Wood Drying & Body Construction

Watch Bill Hawthorne of the PRS Body Team build a guitar body.

After hand-selecting wood in the field and cutting it down to spec in our “rough cut” area, the top and back wood is palletized and placed in the body hotroom for three weeks. This hotroom is only used for our bodies so they can dry at a temperature specific to them. Once the wood has reached the appropriate moisture level, it is moved out onto the floor to acclimate to the temperature in the shop. This only takes a few days, and the wood is then ready to be pulled to meet the run schedule. Schedules are built based on customer orders and the necks available. Once the schedule is established, bodies are pulled according to color and grade and labeled to match an order. We use many different types of wood for guitar bodies, including maple, mahogany, alder, ash, spruce, and obeche. Whether building a single piece mahogany body or a more complex maple top / mahogany back body, our first concerns are always the finest materials, the best maintained machinery, and the most capable employees. For demonstrative purposes, we will walk you through a maple top / mahogany body guitar here.

Body construction truly begins when the scheduled top and back are run through the joiner. At this stage, the body is usually in three pieces: one piece for the back and two pieces that will become the bookmatched top. The joiner makes the wood perfectly flat so that it can be planed down to the appropriate thickness. Once the wood is joined flat and planed to our thickness specs, the top is run through a smaller joiner that creates a perfectly flat centerline so the top can be bookmatched. All of the machines in the shop are incredibly well-maintained (blades sharpened, tolerances tested, etc.) to make sure they give us the best results. For example, if the blade on the centerline joiner is not sharp, it will not create a flat edge and the top will not lineup correctly. From here, the curl on the top is aligned and marked so it can be glued in exactly the right spot. Once aligned, a bead of glue is applied to the centerline and the top is placed in a press. We us a radio frequency machine to “zap” the centerline, which significantly shortens the dry time, and the build process.
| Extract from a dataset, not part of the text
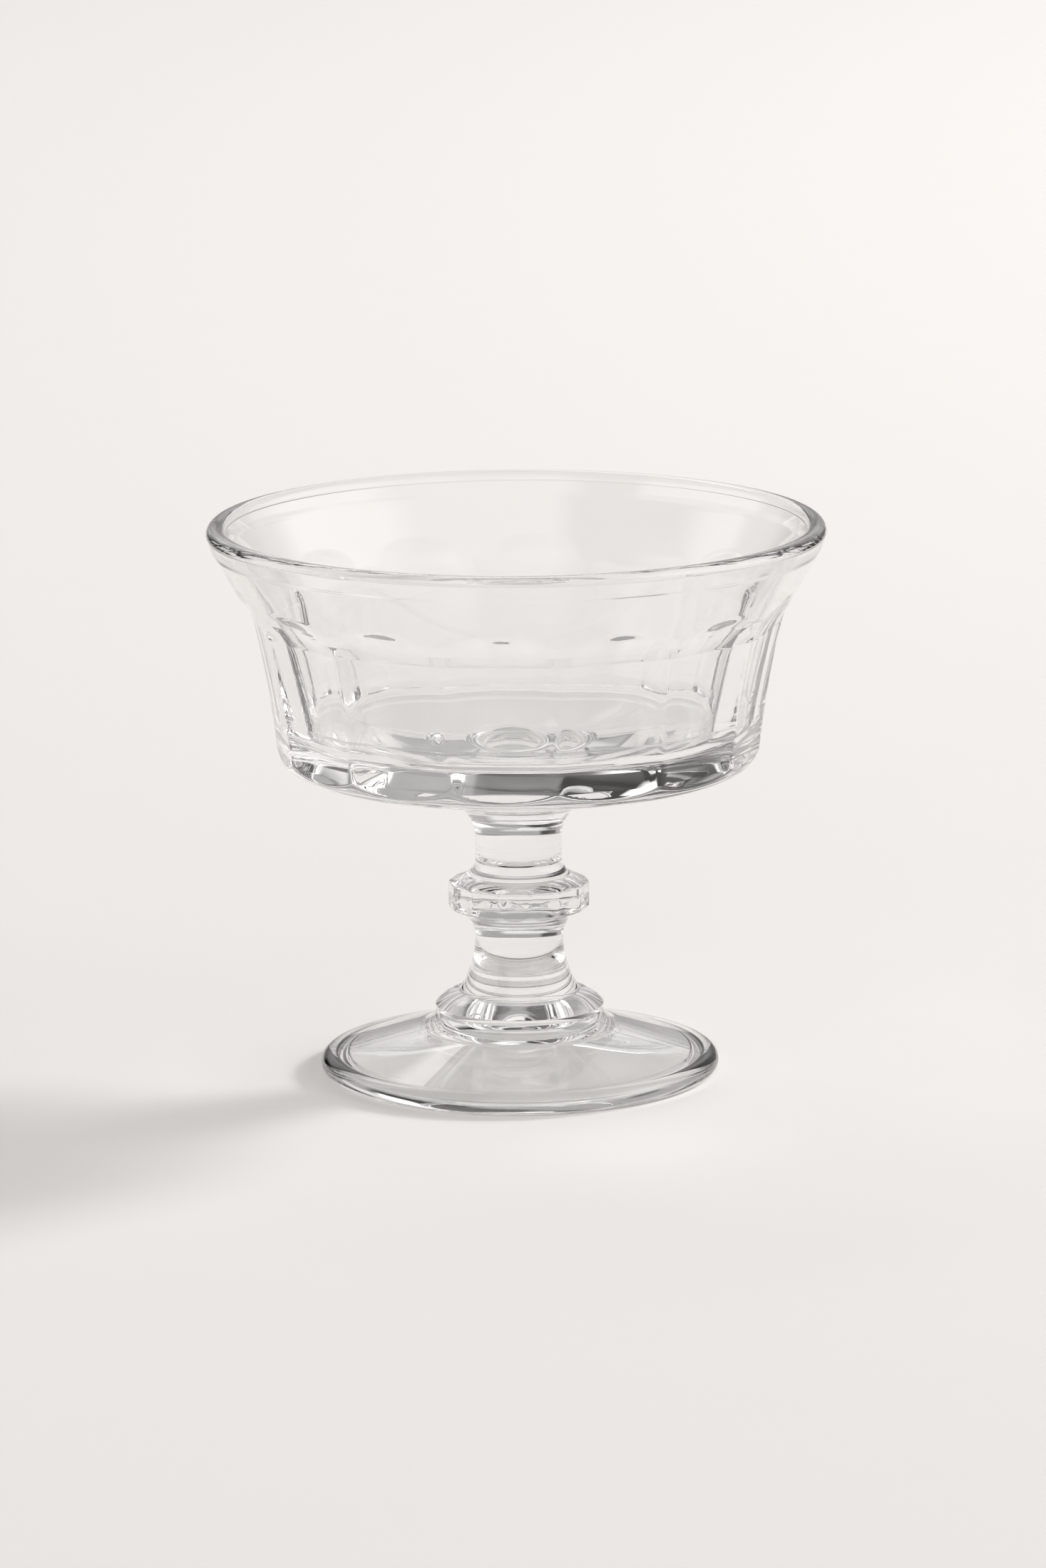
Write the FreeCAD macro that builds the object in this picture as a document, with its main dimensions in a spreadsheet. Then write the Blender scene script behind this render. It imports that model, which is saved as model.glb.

Once the top is put together, we plane it down a few more times and keep checking the glue joint to make sure it stays nice and tight. A trace line is then drawn onto the top using a model specific template aligned by the center glue line (another reason this must be a perfect fit). A rough perimeter is then cut using a bandsaw, leaving a little excess room to nail the top and body together. After a final pass through the planer to eliminate the rough edge left by the bandsaw, we are ready to glue the top to the back. A nice, even coat of glue is applied to both the top and the back before they are nailed together. The glued top and back are then put in the pneumatic press where they stay overnight before the CNC operator takes the body for machining. We’ve had our current press for about 10 years. Before that, the press was individually hand-tightened in numerous places (picture tightening the lugnuts on your tire), which could apply uneven pressure. The current press is activated by a switch and applies a consistent and even amount of pressure to the bodies. We spent a good deal of time determining the right pressure to yield a strong bond without leaving a glue line.